Giovanni Bordogna is one of two recent graduates from Delft University of Technology in the Netherlands. He and his fellow TUDelft graduate Nico van der Kolk are perhaps the first professionals to have PhDs in wind assist technologies. The pair have now formed Blue Wasp, a wind assist consultancy focused on being platform neutral advice for shipowners as well as offering system makers help where needed with things like tank tests and modelling.

“There are a lot of technologies, that can be rigid wings, kites, ventifoils, flettner rotors. Each of these technologies has its own peculiarities in terms of performance, and in terms of ship type, so there is no clear winner in terms of performance,” he says of the market.

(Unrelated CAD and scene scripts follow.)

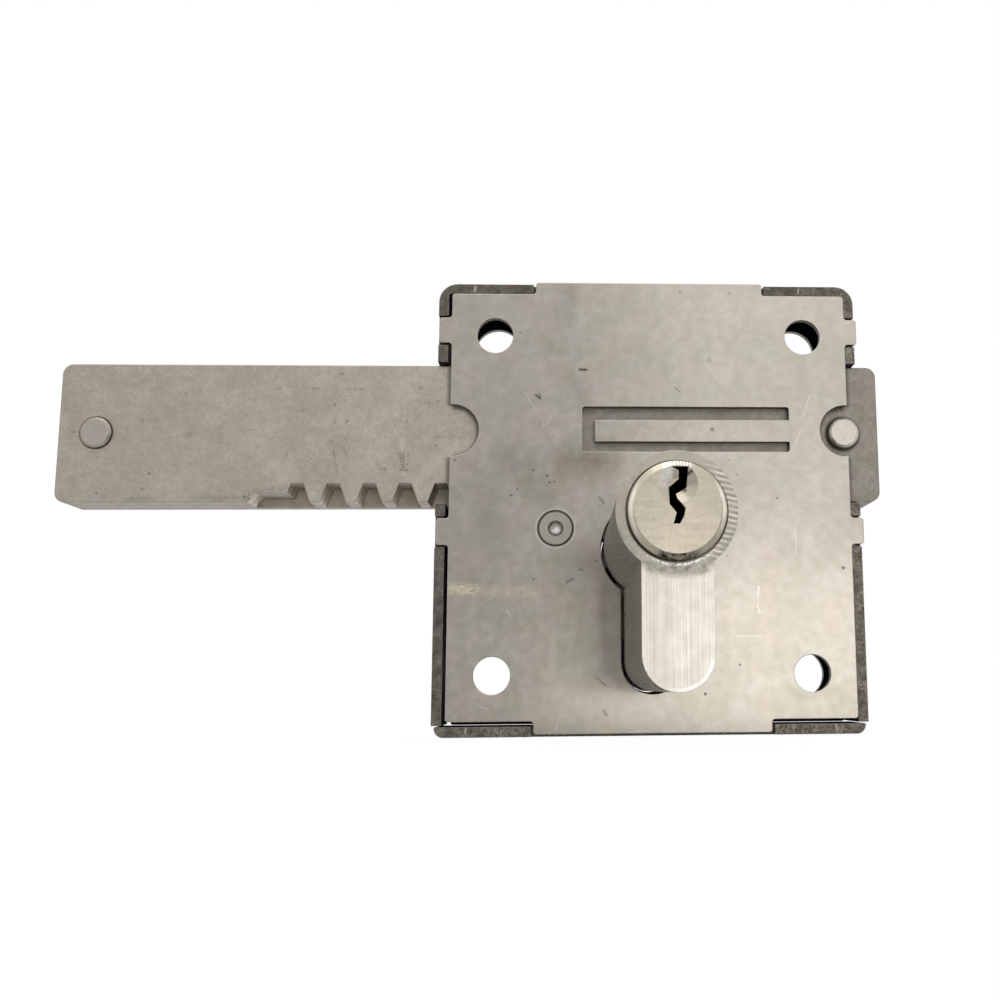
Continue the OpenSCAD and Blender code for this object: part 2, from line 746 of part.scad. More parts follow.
module back_stoppers() {
    stoppers(rear_y, -1, back_pin_cuts);
}

front_plate();
back_plate();
case_band();
bottom_strip();
spacer_pillar();
case_screws();
bolt_front_layer();
bolt_middle_layer();
bolt_rear_layer();
nose_pin();
stop_pin();
cylinder_body();
front_plug();
back_plug();
gear_cam();
front_clutch();
back_clutch();
front_circlip();
back_circlip();
front_key_pins();
back_key_pins();
front_driver_pins();
back_driver_pins();
front_springs();
back_springs();
front_stoppers();
back_stoppers();
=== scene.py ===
import math

import bpy
from bpy.props import FloatProperty, FloatVectorProperty, IntProperty, PointerProperty
from mathutils import Matrix, Vector


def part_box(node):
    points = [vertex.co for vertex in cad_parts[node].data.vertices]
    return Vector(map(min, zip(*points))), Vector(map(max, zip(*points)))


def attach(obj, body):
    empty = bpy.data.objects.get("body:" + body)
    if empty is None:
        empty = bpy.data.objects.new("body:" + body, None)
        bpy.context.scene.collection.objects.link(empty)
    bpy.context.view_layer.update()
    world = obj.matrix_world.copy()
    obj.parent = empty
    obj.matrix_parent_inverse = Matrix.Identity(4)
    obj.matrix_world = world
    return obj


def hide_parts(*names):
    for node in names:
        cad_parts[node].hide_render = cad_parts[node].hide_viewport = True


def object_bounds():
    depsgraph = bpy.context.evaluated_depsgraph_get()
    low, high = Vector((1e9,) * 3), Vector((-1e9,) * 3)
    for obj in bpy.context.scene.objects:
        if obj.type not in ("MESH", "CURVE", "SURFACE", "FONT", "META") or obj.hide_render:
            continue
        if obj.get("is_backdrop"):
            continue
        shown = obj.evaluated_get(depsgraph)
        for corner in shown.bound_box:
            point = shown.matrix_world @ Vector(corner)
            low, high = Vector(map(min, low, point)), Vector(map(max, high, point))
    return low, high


bl_info = {
    "name": "Gate deadbolt",
    "version": (1, 0, 0),
    "blender": (4, 5, 0),
    "location": "View3D > Sidebar > Deadbolt",
    "description": "Finishes, coil springs and studio for the packed gate deadbolt",
    "category": "Object",
}

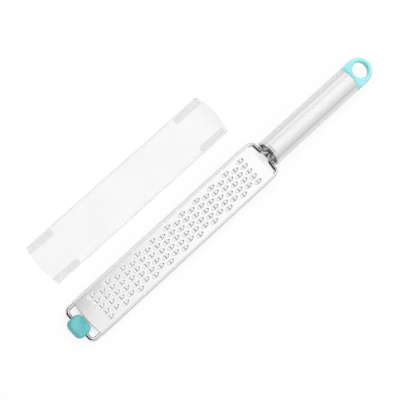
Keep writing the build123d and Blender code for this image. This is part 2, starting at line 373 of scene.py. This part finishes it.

“You need to look into more practical issues onboard including operating profile of the ship, where it has to sail, and the type of ship. You need to know the performance of these technologies and understand how it integrates with the ship you are considering,” he says.

He also highlights the fact that most systems being seen in the shipping industry are retrofits, so they are being fitted onto hulls that are not optimised for the specific system, which results in less gains.

“ So if you look at a new build it would look different and the percentage savings would be higher,” he says pointing again to the need for a scientific approach to the integration of sail, ship and environment. Blue Wasp is part of WISP, the Wind Assisted Ship Propulsion joint industry project being coordinated by Dutch research group Marin and US-based class society ABS.

Neither should not be confused with WASP, the EU funded Wind Assisted Ship Propulsion project.